C'est La Nouvelle Fabrique de l'Histoire qui m'a mis la puce à l'oreille. Ils ont dédié leur semaine de radio aux brigands et bandits à l'occasion de la sortie de "Mesrine" sur les écrans, et ils ont parlé de "Un condé" de Yves Boisset (1972).
Je n'ai vu ni l'un ni l'autre, faute de trouver une copie DVD pour l'un et d'avoir le temps de passer au cinoche pour l'autre. Les rayons de ma petite filmothèque m'ont fourni en succédané, l'un après l'autre, "Un flic", de Jean-Pierre Melville, et "Max et les ferrailleurs", de Claude Sautet.
N'est-ce pas toujours un peu le même scénar' que ces vieux noirs du cru '70 nous offrent?
Déjà, c'est la ville, et il pleut toujours sous le roues de voitures et les semelles des passants glissant sur le macadam... Il fait plus souvent nuit que jour et la lumière est livide.
Un Homme-Seul-Qui-Ne-Cause-Pas traque les méchants. A la fin on tire, beaucoup meurent - pas que les bandits. A peine si les balles épargnent la jolie plante des trottoirs qui, seule présence féminine, a traversé l'écran plein d'hommes. La limite entre bons et méchants s'estompe et le goût est amer.
"Un flic" fut un bide dans les salles, Melville ne s'en remit pas. C'est vrai que son film exige de la patience et toute la passion du genre pour se laisser regarder. A l'encontre de l'image joviale qu'il promène sur nos écrans télé aujourd'hui, Alain Delon est glacial dans cette pellicule, les gouttes de pluie givrent lorsqu'elle touchent son imper'. De longues minutes passent sans dialogues lorsque les truands, finalement pas odieux, mais pas sympathiques non plus, s'évertuent à réussir des coups impossibles. Catherine Deneuve est une comète froide sur fond de night-club.
Une émotion profonde, au contraire, dans "Max..." de Claude Sautet. Michel Piccoli est aussi méchamment distant que Delon dans son obsession de justice, mais il a une vie intérieure et c'est la passion qui le bouge - voir la folie froide. Très touchante pute au grand coeur que Romy Schneider, d'autre part, la petite reine des truands de banlieue. L'intrigue est serrée ici, une tragédie se noue sans issue, quitte à...

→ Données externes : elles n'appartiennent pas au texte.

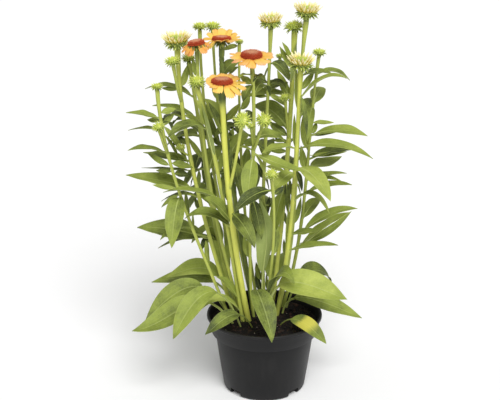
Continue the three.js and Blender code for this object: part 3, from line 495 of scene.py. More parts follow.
class Finish:
    """A material whose nodes are written as sums. Constants go on the shader's own sockets."""

    def __init__(self, name, **constants):
        self.material = bpy.data.materials.new(name)
        self.material.use_nodes = True
        self.tree = self.material.node_tree
        self.shader = self.tree.nodes["Principled BSDF"]
        for socket, constant in constants.items():
            self.shader.inputs[socket.replace("_", " ")].default_value = constant

    def node(self, kind, settings=None, inputs=None, output=0):
        """Adds a node, sets it, feeds its sockets with values or links, and gives one output."""
        made = self.tree.nodes.new(kind)
        for name, setting in (settings or {}).items():
            setattr(made, name, setting)
        for name, fed in (inputs or {}).items():
            if isinstance(fed, Value):
                self.tree.links.new(fed.socket, made.inputs[name])
            else:
                made.inputs[name].default_value = fed
        return Value(self, made.outputs[output])

    def place(self):
        return self.node("ShaderNodeTexCoord", output="Object")

    def parts(self, vector):
        split = self.node("ShaderNodeSeparateXYZ", inputs={0: vector})
        return [Value(self, socket) for socket in split.socket.node.outputs]

    def surface(self):
        """How far along the piece, and how far across or around it."""
        return self.parts(self.node("ShaderNodeTexCoord", output="UV"))[:2]

    def vector(self, x, y, z=0.0):
        return self.node("ShaderNodeCombineXYZ", inputs={0: x, 1: y, 2: z})

    def given(self, name):
        """A number that is stored on the piece's points."""
        return self.node("ShaderNodeAttribute", {"attribute_name": name}, output="Fac")

    def rise(self, value, low, high):
        """Goes smoothly from 0 to 1 as the value goes from low to high."""
        ends = {0: value, 1: low, 2: high}
        return self.node("ShaderNodeMapRange", {"interpolation_type": "SMOOTHSTEP"}, ends)

    def mix(self, factor, first, second):
        """Goes from the first colour to the second as the factor goes from 0 to 1."""
        pair = {0: factor, 6: self.opaque(first), 7: self.opaque(second)}
        return self.node("ShaderNodeMix", {"data_type": "RGBA"}, pair, output=2)

    @staticmethod
    def opaque(colour):
        return colour if isinstance(colour, Value) else (*colour, 1.0)

    def noise(self, vector, scale, detail=2.0):
        fed = {"Vector": vector, "Scale": scale, "Detail": detail}
        return self.node("ShaderNodeTexNoise", inputs=fed)

    def cells(self, vector, scale):
        """The distance to the edge of the nearest of many cells."""
        fed = {"Vector": vector, "Scale": scale}
        return self.node("ShaderNodeTexVoronoi", {"feature": "DISTANCE_TO_EDGE"}, fed)

    def close(self, colour, roughness, height, depth, strength=0.6):
        """Feeds the shader, and gives back the finished material."""
        fed = {"Strength": strength, "Distance": depth, "Height": height}
        relief = self.node("ShaderNodeBump", inputs=fed)
        for name, fed in (("Base Color", colour), ("Roughness", roughness), ("Normal", relief)):
            self.tree.links.new(fed.socket, self.shader.inputs[name])
        return self.material


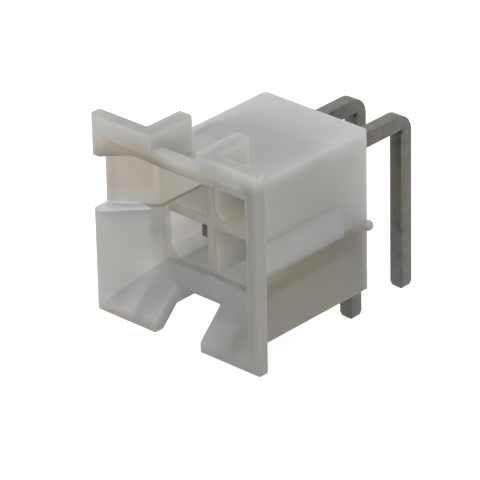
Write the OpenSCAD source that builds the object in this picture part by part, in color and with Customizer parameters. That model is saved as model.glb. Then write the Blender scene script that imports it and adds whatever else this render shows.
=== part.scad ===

Les deux films finissent dans les rues frigides autour de l'Etoile. Mais alors que Melville traine de façon assez convenue dans les lieux sans visage du voyage, les voitures et les trains, Sautet fait un petit bijou de portrait de la banlieue. Son Nanterre ouvrier habité de petits malfrats dans leurs apparts' soixante-dix est parfait.